--- start Supplied data ---

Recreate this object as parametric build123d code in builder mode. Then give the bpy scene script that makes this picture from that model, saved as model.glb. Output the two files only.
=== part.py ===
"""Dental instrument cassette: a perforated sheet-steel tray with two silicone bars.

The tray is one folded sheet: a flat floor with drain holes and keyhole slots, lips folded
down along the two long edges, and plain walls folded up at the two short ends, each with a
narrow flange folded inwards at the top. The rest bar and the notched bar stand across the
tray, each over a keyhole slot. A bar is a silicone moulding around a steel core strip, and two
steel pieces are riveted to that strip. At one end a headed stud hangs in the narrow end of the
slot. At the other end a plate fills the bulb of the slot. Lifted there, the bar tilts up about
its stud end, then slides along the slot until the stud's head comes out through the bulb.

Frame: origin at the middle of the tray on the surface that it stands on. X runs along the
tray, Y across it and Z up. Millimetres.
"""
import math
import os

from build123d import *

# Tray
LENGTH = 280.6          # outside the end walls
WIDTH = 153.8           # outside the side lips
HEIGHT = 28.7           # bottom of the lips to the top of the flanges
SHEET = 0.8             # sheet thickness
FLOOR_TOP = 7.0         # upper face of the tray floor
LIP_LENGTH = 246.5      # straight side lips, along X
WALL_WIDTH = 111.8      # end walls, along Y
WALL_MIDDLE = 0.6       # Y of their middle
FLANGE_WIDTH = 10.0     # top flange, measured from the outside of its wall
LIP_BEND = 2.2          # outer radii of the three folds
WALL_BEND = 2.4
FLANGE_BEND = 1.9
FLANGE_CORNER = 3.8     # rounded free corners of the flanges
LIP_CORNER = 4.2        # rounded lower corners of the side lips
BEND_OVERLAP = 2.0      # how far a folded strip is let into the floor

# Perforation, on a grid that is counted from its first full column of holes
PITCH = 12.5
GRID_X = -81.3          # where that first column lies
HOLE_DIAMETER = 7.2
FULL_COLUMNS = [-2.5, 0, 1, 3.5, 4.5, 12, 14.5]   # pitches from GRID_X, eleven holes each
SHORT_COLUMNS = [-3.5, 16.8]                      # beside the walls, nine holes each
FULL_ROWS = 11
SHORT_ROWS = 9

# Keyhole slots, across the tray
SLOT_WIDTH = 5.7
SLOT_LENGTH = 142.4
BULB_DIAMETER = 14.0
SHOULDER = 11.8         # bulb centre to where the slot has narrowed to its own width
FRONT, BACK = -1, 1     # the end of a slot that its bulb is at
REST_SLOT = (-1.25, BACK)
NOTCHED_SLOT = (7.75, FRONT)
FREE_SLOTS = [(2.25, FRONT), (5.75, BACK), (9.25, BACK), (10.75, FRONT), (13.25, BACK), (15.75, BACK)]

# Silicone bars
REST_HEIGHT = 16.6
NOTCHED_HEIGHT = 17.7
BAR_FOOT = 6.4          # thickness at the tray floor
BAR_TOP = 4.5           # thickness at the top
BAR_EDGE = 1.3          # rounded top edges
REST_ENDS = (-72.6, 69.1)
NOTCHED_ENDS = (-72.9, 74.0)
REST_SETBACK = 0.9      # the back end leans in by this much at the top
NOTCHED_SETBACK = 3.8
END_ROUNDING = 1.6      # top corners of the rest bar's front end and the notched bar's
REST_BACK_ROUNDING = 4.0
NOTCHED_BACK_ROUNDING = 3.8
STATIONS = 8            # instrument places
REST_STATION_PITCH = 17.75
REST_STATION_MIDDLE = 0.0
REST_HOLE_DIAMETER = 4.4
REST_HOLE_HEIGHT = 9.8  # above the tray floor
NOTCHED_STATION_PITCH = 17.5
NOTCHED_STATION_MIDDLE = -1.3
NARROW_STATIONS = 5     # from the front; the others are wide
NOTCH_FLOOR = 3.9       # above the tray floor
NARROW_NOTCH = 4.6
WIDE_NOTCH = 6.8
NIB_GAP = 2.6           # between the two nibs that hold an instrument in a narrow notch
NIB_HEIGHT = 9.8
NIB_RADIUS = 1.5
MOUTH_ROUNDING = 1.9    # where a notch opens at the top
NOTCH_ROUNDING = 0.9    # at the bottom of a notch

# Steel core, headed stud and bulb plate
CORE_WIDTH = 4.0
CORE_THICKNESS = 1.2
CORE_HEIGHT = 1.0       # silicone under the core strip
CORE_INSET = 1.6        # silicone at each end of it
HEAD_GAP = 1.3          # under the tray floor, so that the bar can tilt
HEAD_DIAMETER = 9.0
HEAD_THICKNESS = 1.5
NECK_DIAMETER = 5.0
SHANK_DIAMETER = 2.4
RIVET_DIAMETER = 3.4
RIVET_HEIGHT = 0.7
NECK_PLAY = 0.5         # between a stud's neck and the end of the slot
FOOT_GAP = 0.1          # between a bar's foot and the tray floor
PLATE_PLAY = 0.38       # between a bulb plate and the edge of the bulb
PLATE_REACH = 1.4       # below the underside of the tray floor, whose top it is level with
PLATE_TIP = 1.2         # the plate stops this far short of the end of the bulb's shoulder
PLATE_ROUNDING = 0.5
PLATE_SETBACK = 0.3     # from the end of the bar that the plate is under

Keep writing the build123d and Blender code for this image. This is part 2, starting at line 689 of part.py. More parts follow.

--- end Supplied data ---

Work to complete: Copy out every line of the data above, exactly as given.

Task response:
Recreate this object as parametric build123d code in builder mode. Then give the bpy scene script that makes this picture from that model, saved as model.glb. Output the two files only.
=== part.py ===
"""Dental instrument cassette: a perforated sheet-steel tray with two silicone bars.

The tray is one folded sheet: a flat floor with drain holes and keyhole slots, lips folded
down along the two long edges, and plain walls folded up at the two short ends, each with a
narrow flange folded inwards at the top. The rest bar and the notched bar stand across the
tray, each over a keyhole slot. A bar is a silicone moulding around a steel core strip, and two
steel pieces are riveted to that strip. At one end a headed stud hangs in the narrow end of the
slot. At the other end a plate fills the bulb of the slot. Lifted there, the bar tilts up about
its stud end, then slides along the slot until the stud's head comes out through the bulb.

Frame: origin at the middle of the tray on the surface that it stands on. X runs along the
tray, Y across it and Z up. Millimetres.
"""
import math
import os

from build123d import *

# Tray
LENGTH = 280.6          # outside the end walls
WIDTH = 153.8           # outside the side lips
HEIGHT = 28.7           # bottom of the lips to the top of the flanges
SHEET = 0.8             # sheet thickness
FLOOR_TOP = 7.0         # upper face of the tray floor
LIP_LENGTH = 246.5      # straight side lips, along X
WALL_WIDTH = 111.8      # end walls, along Y
WALL_MIDDLE = 0.6       # Y of their middle
FLANGE_WIDTH = 10.0     # top flange, measured from the outside of its wall
LIP_BEND = 2.2          # outer radii of the three folds
WALL_BEND = 2.4
FLANGE_BEND = 1.9
FLANGE_CORNER = 3.8     # rounded free corners of the flanges
LIP_CORNER = 4.2        # rounded lower corners of the side lips
BEND_OVERLAP = 2.0      # how far a folded strip is let into the floor

# Perforation, on a grid that is counted from its first full column of holes
PITCH = 12.5
GRID_X = -81.3          # where that first column lies
HOLE_DIAMETER = 7.2
FULL_COLUMNS = [-2.5, 0, 1, 3.5, 4.5, 12, 14.5]   # pitches from GRID_X, eleven holes each
SHORT_COLUMNS = [-3.5, 16.8]                      # beside the walls, nine holes each
FULL_ROWS = 11
SHORT_ROWS = 9

# Keyhole slots, across the tray
SLOT_WIDTH = 5.7
SLOT_LENGTH = 142.4
BULB_DIAMETER = 14.0
SHOULDER = 11.8         # bulb centre to where the slot has narrowed to its own width
FRONT, BACK = -1, 1     # the end of a slot that its bulb is at
REST_SLOT = (-1.25, BACK)
NOTCHED_SLOT = (7.75, FRONT)
FREE_SLOTS = [(2.25, FRONT), (5.75, BACK), (9.25, BACK), (10.75, FRONT), (13.25, BACK), (15.75, BACK)]

# Silicone bars
REST_HEIGHT = 16.6
NOTCHED_HEIGHT = 17.7
BAR_FOOT = 6.4          # thickness at the tray floor
BAR_TOP = 4.5           # thickness at the top
BAR_EDGE = 1.3          # rounded top edges
REST_ENDS = (-72.6, 69.1)
NOTCHED_ENDS = (-72.9, 74.0)
REST_SETBACK = 0.9      # the back end leans in by this much at the top
NOTCHED_SETBACK = 3.8
END_ROUNDING = 1.6      # top corners of the rest bar's front end and the notched bar's
REST_BACK_ROUNDING = 4.0
NOTCHED_BACK_ROUNDING = 3.8
STATIONS = 8            # instrument places
REST_STATION_PITCH = 17.75
REST_STATION_MIDDLE = 0.0
REST_HOLE_DIAMETER = 4.4
REST_HOLE_HEIGHT = 9.8  # above the tray floor
NOTCHED_STATION_PITCH = 17.5
NOTCHED_STATION_MIDDLE = -1.3
NARROW_STATIONS = 5     # from the front; the others are wide
NOTCH_FLOOR = 3.9       # above the tray floor
NARROW_NOTCH = 4.6
WIDE_NOTCH = 6.8
NIB_GAP = 2.6           # between the two nibs that hold an instrument in a narrow notch
NIB_HEIGHT = 9.8
NIB_RADIUS = 1.5
MOUTH_ROUNDING = 1.9    # where a notch opens at the top
NOTCH_ROUNDING = 0.9    # at the bottom of a notch

# Steel core, headed stud and bulb plate
CORE_WIDTH = 4.0
CORE_THICKNESS = 1.2
CORE_HEIGHT = 1.0       # silicone under the core strip
CORE_INSET = 1.6        # silicone at each end of it
HEAD_GAP = 1.3          # under the tray floor, so that the bar can tilt
HEAD_DIAMETER = 9.0
HEAD_THICKNESS = 1.5
NECK_DIAMETER = 5.0
SHANK_DIAMETER = 2.4
RIVET_DIAMETER = 3.4
RIVET_HEIGHT = 0.7
NECK_PLAY = 0.5         # between a stud's neck and the end of the slot
FOOT_GAP = 0.1          # between a bar's foot and the tray floor
PLATE_PLAY = 0.38       # between a bulb plate and the edge of the bulb
PLATE_REACH = 1.4       # below the underside of the tray floor, whose top it is level with
PLATE_TIP = 1.2         # the plate stops this far short of the end of the bulb's shoulder
PLATE_ROUNDING = 0.5
PLATE_SETBACK = 0.3     # from the end of the bar that the plate is under

Keep writing the build123d and Blender code for this image. This is part 2, starting at line 689 of part.py. More parts follow.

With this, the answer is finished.